Ironically, Tony Podesta would only truly reach his height of influence after Barack Obama took office. Obama famously ran for president with a call to change Washington’s corrupt business as usual. He implemented new rules to limit lobbyist influence in the executive branch, but lobbyists thrived nonetheless. None thrived as much as Tony Podesta.

The Podesta Group (the company’s fourth name) never cracked the top 10 highest-paid lobbying firms until 2009, when the firm reported lobbying contracts totalling $25.8 million. The next year, Podesta’s firm pulled in almost $30 million and was the third highest-paid firm in D.C.

As Tony Podesta reached his highest heights, the Obama administration was pushing out White House counsel Greg Craig. For decades, Craig had worked as a high-profile defense lawyer for some of the most challenging cases in Washington. He represented Reagan shooter John Hinckley, Panamanian dictator Manuel Noriega, Elian Gonzalez’s father Juan Miguel Gonzalez and President Bill Clinton. He also served in the Clinton State Department and on the staff of Sen. Ted Kennedy.

When Craig left the White House, he went back to the legal profession and began to pick up corporate and foreign clients. His work for Goldman Sachs raised the question of whether or not he had broken Obama’s rule prohibiting former executive branch officials from lobbying their former office for two years. But Craig wasn’t a lobbyist for Goldman Sachs or any of his other clients. He never registered to lobby. He didn’t have to.

After Abramoff went to jail in 2006 for a range of lobbying crimes from bribery to stealing money from Indian tribes, Congress passed a set of reforms intended to increase transparency and close lobbying loopholes. But as the bill moved through Congress, it was gutted and Senate Republican led by Sen. Mitch McConnell (R-Ky.), ultimately forcing Democrats to enact the worst available version of the bill. The final result: fewer lobbyists registered to lobby, allowing them to avoid what new restrictions the bill actually created.

The failure to change the rules for lobbying disclosure explain why Craig believed he did not need to register as either a domestic lobbyist or a foreign agent for the European Centre for a Modern Ukraine, the Ukrainian front group organized by Manafort on behalf of Yanukovych’s Party of Regions. Podesta and Weber, who have spent decades filing lobbying registrations, registered as domestic lobbyists for the nonprofit. The investigation into Manafort, however, revealed that all of the named lobbyists should have been aware that they were actually representing a foreign political party and should have registered as foreign agents with the Department of Justice.

Manafort was found guilty of eight of 18 charges related to laundering the money he received as a foreign agent into luxury housing, rugs and one $15,000 ostrich-skin jacket, and failing to pay taxes. The second trial in September will focus on Manafort’s failure to register as a foreign agent. The Southern District of New York will determine the legal fate of the other lobbyists pulled into Mueller’s orbit. Podesta and Craig have already suffered professionally even without any charges brought. Podesta’s lobbying firm collapsed in 2017 while Craig departed the law firm Skadden, Arps. Weber has so far escaped unscathed.

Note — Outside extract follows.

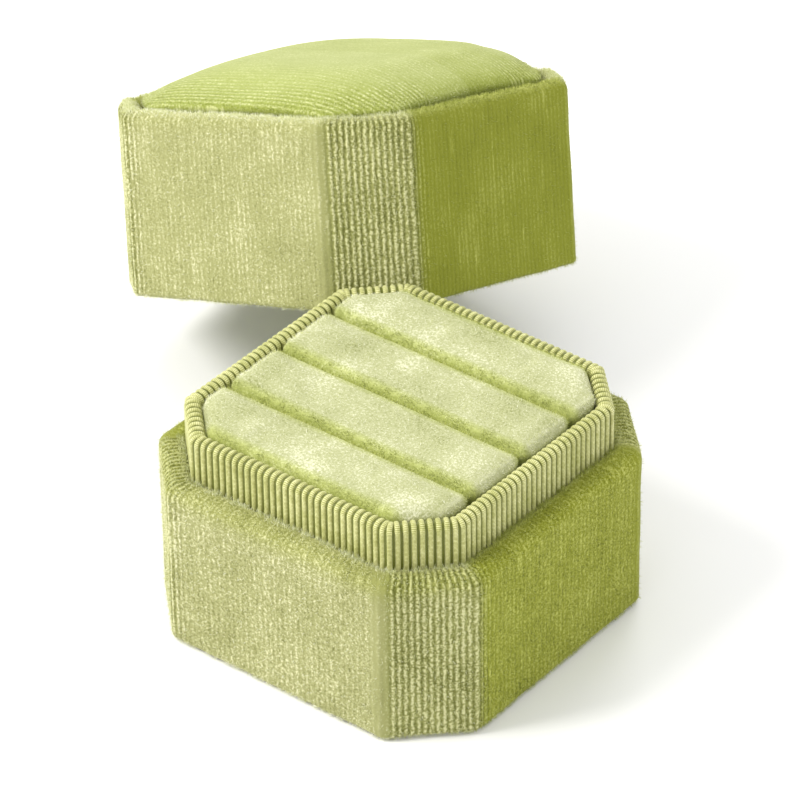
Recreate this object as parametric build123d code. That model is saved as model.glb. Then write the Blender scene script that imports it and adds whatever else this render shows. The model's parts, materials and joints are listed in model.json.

The rest of the lobbying world has also escaped much scrutiny. Congress has raised few questions about the business of lobbying as four top-flight Washington lawyers have either been indicted or fallen under investigation. There is no legislation on the agenda to slow the still-growing influence industry in Washington. Those who made lobbying a permanent presence may go to jail or see their careers collapse, but the business of lobbying persists.